The present research explored the effect of graphene layer and zinc oxide nanorods (NRs) on the photovoltaic performance of ZnO thin film-based heterojunction solar cells. For this purpose, ZnO thin film was deposited on p-type silicon using radio frequency sputtering to serve as an anti-reflective layer and n-type semiconductor to form a heterojunction thin film solar cell. Then, a cost-effective and facile chemical bath deposition technique was employed to synthesize ZnO NRs. To study the effect of reduced graphene oxide (rGO) on the optical properties of ZnO NRs, the colloidal suspension of rGO and ZnO NRs (rGO:ZnO NRs) was prepared. The optimized nanostructures were then transferred to the surface of the ZnO/Si sample using a drop-cast method. The morphological examination of the nanostructures showed the formation of ZnO NRs with various orientations which can significantly increase the entrapment of incident photons. The XRD results indicated an improvement in the structural properties of ZnO NRs upon adding rGO flakes. The reduction of GO was confirmed using Raman spectroscopy.
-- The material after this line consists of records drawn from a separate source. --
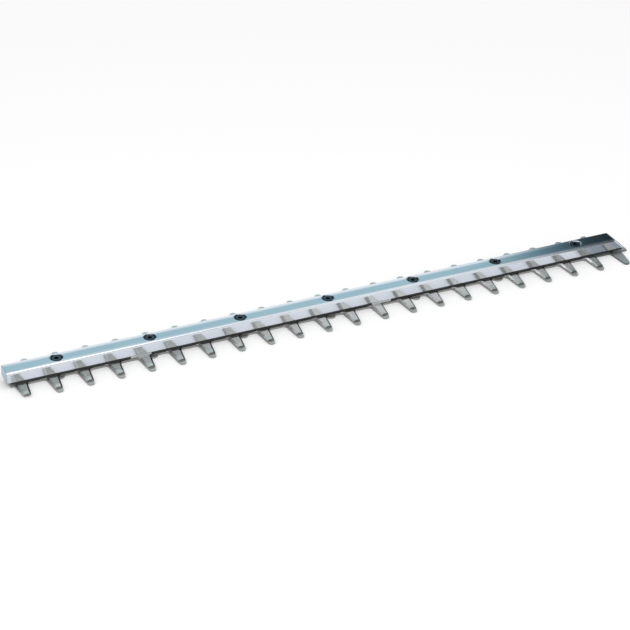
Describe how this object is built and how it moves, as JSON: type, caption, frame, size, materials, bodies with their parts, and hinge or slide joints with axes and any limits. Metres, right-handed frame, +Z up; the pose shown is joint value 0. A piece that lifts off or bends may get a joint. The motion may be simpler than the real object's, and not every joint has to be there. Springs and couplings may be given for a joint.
{
  "type": "hedge trimmer blade",
  "caption": "Double-sided hedge trimmer blade: a channel rail over a fixed comb blade, with a toothed cutter that slides between them.",
  "frame": {"origin": "middle of the overall length, on the centre line, on the comb's underside", "axes": "+X along the blade towards the nose, +Y towards the back row of teeth, +Z up out of the rail's top"},
  "size_m": [0.6564, 0.0656, 0.0171],
  "materials": {
    "rail_steel": "bright zinc plate",
    "blade_steel": "ground",
    "cutter_steel": "ground, bevels honed",
    "black_nylon": "moulded",
    "grey_acetal": "moulded",
    "black_screw_steel": "black oxide",
    "spacer_steel": "turned",
    "bush_steel": "hardened and ground"
  },
  "bodies": {
    "carrier": {"guide_rail": "rail_steel", "comb_blade": "blade_steel", "wear_strip_front_1": "black_nylon", "wear_strip_front_2": "black_nylon", "wear_strip_front_3": "black_nylon", "wear_strip_back_1": "black_nylon", "wear_strip_back_2": "black_nylon", "wear_strip_back_3": "black_nylon", "slide_pad_front_1": "grey_acetal", "slide_pad_front_2": "grey_acetal", "slide_pad_back_1": "grey_acetal", "slide_pad_back_2": "grey_acetal", "clamp_screw_1": "black_screw_steel", "clamp_screw_2": "black_screw_steel", "clamp_screw_3": "black_screw_steel", "clamp_screw_4": "black_screw_steel", "clamp_screw_5": "black_screw_steel", "clamp_screw_6": "black_screw_steel", "clamp_screw_7": "black_screw_steel", "rail_spacer_1": "spacer_steel", "rail_spacer_2": "spacer_steel", "rail_spacer_3": "spacer_steel", "rail_spacer_4": "spacer_steel", "rail_spacer_5": "spacer_steel", "rail_spacer_6": "spacer_steel", "rail_spacer_7": "spacer_steel", "guide_bush_1": "bush_steel", "guide_bush_2": "bush_steel", "guide_bush_3": "bush_steel", "guide_bush_4": "bush_steel", "guide_bush_5": "bush_steel", "guide_bush_6": "bush_steel", "guide_bush_7": "bush_steel"},
    "cutter": {"cutter_blade": "cutter_steel"}
  },
  "joints": [
    {"name": "cutter_slide", "type": "slide", "parent": "carrier", "child": "cutter", "axis": [1, 0, 0], "range_m": [0, 0.03]}
  ]
}
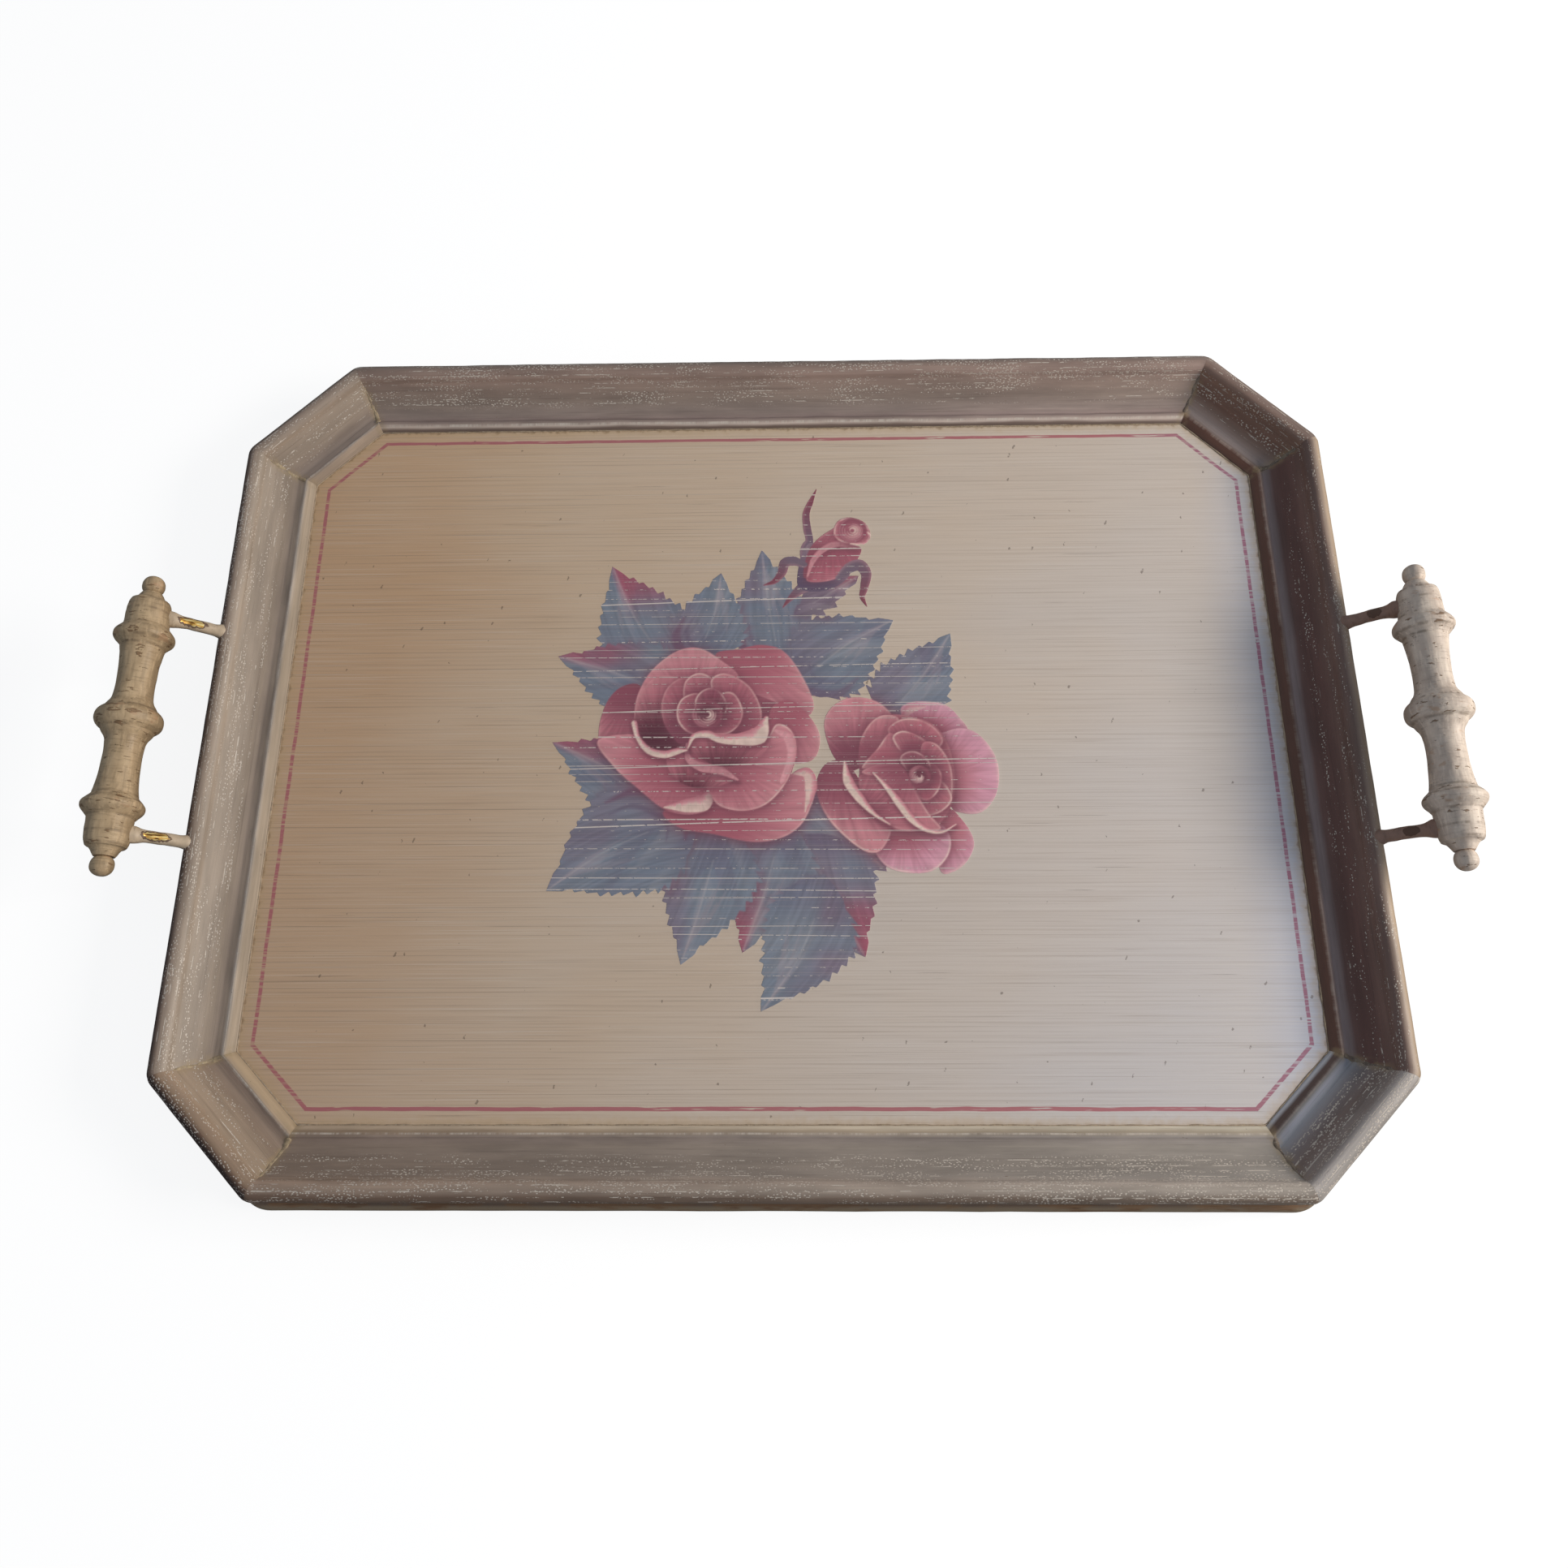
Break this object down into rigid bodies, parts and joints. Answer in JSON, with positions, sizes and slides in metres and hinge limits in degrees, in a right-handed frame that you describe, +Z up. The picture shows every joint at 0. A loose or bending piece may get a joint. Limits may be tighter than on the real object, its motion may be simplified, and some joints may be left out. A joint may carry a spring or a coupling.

The higher ID/IG ratio for the rGO:ZnO NRs sample (compared to GO layers) suggested the chemical reduction of GO. The optical investigations revealed an increment in the light absorption and PL intensity in the rGO-containing samples which can be due to the role of graphene as a reinforcement phase to inhibit the electron-hole recombination. The optoelectrical properties of fabricated solar cells were investigated via the metallization of top and rear contacts to fabricate three different solar cells based on ZnO thin film, ZnO NRs, and rGO:ZnO NRs. The results showed an enhancement in the efficiency (14.12%) and the fill factor (0.552) of the solar cell based on rGO:ZnO NRs compared to the other solar cells. Therefore, the incorporation of rGO can improve the photovoltaic properties of solar cells based on ZnO nanorods.